◆ **What you need to do**: Return only the lines between the line holding "const mesh = new" and the line holding "while o is not", the two boundary lines included, exactly as they appear.

[Given information start]

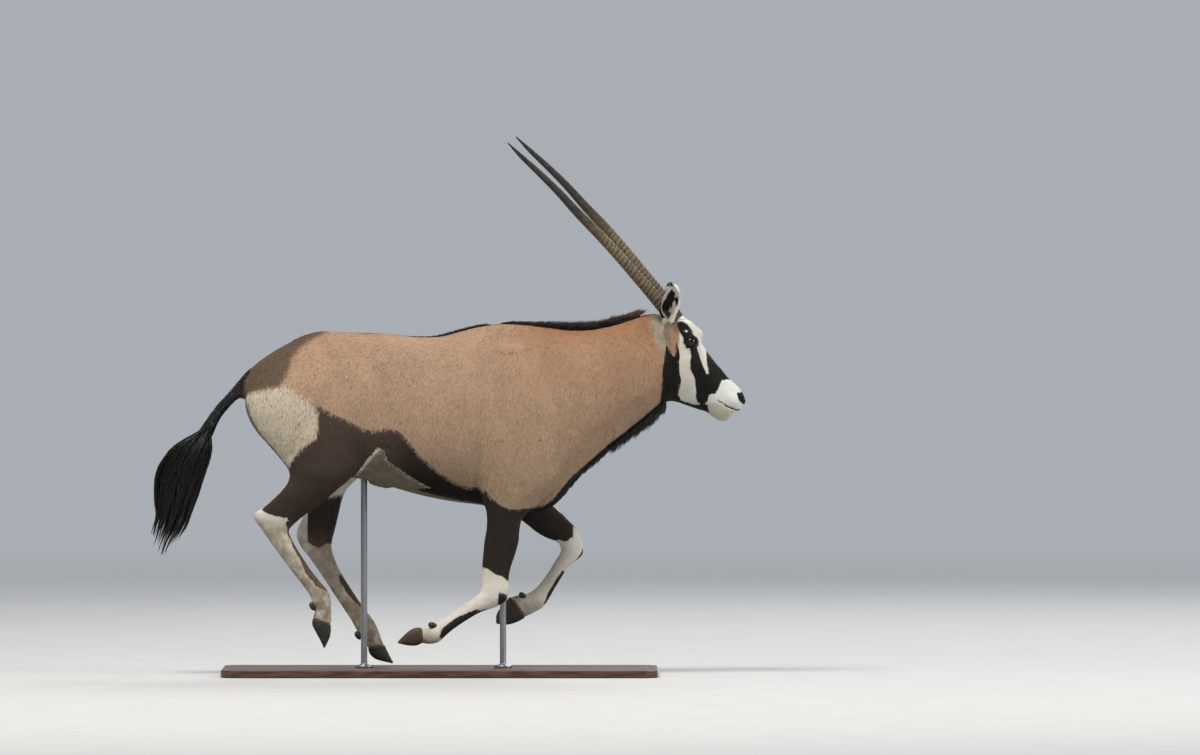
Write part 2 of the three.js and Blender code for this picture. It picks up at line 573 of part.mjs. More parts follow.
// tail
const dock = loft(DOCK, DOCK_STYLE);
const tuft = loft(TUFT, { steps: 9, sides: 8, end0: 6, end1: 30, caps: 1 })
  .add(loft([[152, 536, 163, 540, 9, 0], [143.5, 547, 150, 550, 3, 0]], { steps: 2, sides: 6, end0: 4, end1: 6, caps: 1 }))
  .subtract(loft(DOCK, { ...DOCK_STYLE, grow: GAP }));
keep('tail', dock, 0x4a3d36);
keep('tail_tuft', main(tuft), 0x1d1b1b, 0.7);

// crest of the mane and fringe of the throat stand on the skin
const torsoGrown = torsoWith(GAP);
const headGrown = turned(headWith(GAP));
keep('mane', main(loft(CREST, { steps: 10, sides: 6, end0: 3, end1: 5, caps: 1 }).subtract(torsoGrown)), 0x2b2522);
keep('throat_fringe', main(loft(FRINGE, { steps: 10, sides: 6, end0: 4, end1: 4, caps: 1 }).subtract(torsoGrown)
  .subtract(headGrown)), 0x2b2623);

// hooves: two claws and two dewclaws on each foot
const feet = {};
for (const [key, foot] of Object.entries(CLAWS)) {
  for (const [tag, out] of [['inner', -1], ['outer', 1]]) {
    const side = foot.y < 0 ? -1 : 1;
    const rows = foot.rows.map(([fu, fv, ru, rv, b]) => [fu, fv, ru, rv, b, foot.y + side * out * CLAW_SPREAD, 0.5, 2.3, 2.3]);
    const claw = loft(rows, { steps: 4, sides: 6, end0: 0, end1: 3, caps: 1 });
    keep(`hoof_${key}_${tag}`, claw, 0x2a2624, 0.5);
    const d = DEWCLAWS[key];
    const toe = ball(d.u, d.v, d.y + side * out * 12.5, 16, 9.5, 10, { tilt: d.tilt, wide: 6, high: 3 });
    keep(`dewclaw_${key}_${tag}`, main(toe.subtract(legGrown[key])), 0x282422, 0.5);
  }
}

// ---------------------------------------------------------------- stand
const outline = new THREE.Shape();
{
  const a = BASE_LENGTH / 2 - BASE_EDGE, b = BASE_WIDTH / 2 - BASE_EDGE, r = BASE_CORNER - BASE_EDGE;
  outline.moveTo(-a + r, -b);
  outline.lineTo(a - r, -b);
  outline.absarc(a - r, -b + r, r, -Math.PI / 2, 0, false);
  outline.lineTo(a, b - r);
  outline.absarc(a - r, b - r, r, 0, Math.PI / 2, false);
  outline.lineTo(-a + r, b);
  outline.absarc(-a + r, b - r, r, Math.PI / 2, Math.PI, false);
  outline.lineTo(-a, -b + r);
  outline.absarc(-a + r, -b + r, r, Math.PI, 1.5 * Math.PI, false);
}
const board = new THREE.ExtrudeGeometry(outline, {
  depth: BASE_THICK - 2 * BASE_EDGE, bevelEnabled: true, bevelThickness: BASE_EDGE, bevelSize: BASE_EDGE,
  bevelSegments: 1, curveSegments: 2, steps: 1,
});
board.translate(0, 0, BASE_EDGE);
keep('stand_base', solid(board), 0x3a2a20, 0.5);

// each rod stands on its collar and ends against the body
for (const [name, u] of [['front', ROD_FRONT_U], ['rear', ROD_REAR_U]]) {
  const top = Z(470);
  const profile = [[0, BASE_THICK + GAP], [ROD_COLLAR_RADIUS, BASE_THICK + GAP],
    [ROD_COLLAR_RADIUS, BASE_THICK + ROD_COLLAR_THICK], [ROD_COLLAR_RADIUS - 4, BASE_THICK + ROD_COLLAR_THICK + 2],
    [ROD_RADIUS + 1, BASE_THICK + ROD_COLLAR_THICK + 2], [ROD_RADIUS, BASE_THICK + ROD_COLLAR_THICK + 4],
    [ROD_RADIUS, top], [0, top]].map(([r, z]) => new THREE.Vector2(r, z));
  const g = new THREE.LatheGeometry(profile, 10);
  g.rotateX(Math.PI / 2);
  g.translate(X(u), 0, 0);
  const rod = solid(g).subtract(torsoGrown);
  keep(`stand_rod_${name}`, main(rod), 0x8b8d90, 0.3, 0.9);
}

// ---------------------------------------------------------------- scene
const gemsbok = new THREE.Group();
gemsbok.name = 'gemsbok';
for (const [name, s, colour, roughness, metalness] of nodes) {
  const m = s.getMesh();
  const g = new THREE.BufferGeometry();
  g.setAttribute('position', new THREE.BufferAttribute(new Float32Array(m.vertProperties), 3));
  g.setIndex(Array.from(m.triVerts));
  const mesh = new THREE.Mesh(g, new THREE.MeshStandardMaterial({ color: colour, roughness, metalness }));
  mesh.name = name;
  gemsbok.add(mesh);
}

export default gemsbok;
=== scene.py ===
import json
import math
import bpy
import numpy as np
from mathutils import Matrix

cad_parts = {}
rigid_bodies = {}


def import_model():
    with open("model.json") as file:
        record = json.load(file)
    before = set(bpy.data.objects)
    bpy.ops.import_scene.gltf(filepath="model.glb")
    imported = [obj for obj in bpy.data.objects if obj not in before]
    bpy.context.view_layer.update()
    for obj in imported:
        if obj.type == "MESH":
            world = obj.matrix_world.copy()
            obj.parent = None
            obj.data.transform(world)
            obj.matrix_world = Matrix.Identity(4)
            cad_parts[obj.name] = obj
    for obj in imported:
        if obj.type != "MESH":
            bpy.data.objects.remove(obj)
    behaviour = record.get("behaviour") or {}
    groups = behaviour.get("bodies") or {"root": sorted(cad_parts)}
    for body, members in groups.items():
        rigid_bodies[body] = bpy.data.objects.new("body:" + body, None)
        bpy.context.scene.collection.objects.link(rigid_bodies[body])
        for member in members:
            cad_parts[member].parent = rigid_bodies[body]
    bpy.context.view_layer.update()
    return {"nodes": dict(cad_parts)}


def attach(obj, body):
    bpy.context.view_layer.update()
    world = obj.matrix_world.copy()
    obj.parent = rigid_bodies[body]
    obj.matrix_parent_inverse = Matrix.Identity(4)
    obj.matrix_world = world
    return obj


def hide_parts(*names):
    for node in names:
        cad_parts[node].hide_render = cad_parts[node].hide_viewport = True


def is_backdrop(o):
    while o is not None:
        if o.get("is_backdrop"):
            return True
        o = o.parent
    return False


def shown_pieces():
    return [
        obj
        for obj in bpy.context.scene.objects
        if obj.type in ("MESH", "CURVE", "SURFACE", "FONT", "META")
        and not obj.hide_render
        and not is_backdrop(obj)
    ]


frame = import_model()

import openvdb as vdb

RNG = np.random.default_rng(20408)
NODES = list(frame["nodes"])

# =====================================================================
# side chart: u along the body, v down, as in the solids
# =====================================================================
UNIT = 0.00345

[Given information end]

◆ **The output**:
  const mesh = new THREE.Mesh(g, new THREE.MeshStandardMaterial({ color: colour, roughness, metalness }));
  mesh.name = name;
  gemsbok.add(mesh);
}

export default gemsbok;
=== scene.py ===
import json
import math
import bpy
import numpy as np
from mathutils import Matrix

cad_parts = {}
rigid_bodies = {}


def import_model():
    with open("model.json") as file:
        record = json.load(file)
    before = set(bpy.data.objects)
    bpy.ops.import_scene.gltf(filepath="model.glb")
    imported = [obj for obj in bpy.data.objects if obj not in before]
    bpy.context.view_layer.update()
    for obj in imported:
        if obj.type == "MESH":
            world = obj.matrix_world.copy()
            obj.parent = None
            obj.data.transform(world)
            obj.matrix_world = Matrix.Identity(4)
            cad_parts[obj.name] = obj
    for obj in imported:
        if obj.type != "MESH":
            bpy.data.objects.remove(obj)
    behaviour = record.get("behaviour") or {}
    groups = behaviour.get("bodies") or {"root": sorted(cad_parts)}
    for body, members in groups.items():
        rigid_bodies[body] = bpy.data.objects.new("body:" + body, None)
        bpy.context.scene.collection.objects.link(rigid_bodies[body])
        for member in members:
            cad_parts[member].parent = rigid_bodies[body]
    bpy.context.view_layer.update()
    return {"nodes": dict(cad_parts)}


def attach(obj, body):
    bpy.context.view_layer.update()
    world = obj.matrix_world.copy()
    obj.parent = rigid_bodies[body]
    obj.matrix_parent_inverse = Matrix.Identity(4)
    obj.matrix_world = world
    return obj


def hide_parts(*names):
    for node in names:
        cad_parts[node].hide_render = cad_parts[node].hide_viewport = True


def is_backdrop(o):
    while o is not None:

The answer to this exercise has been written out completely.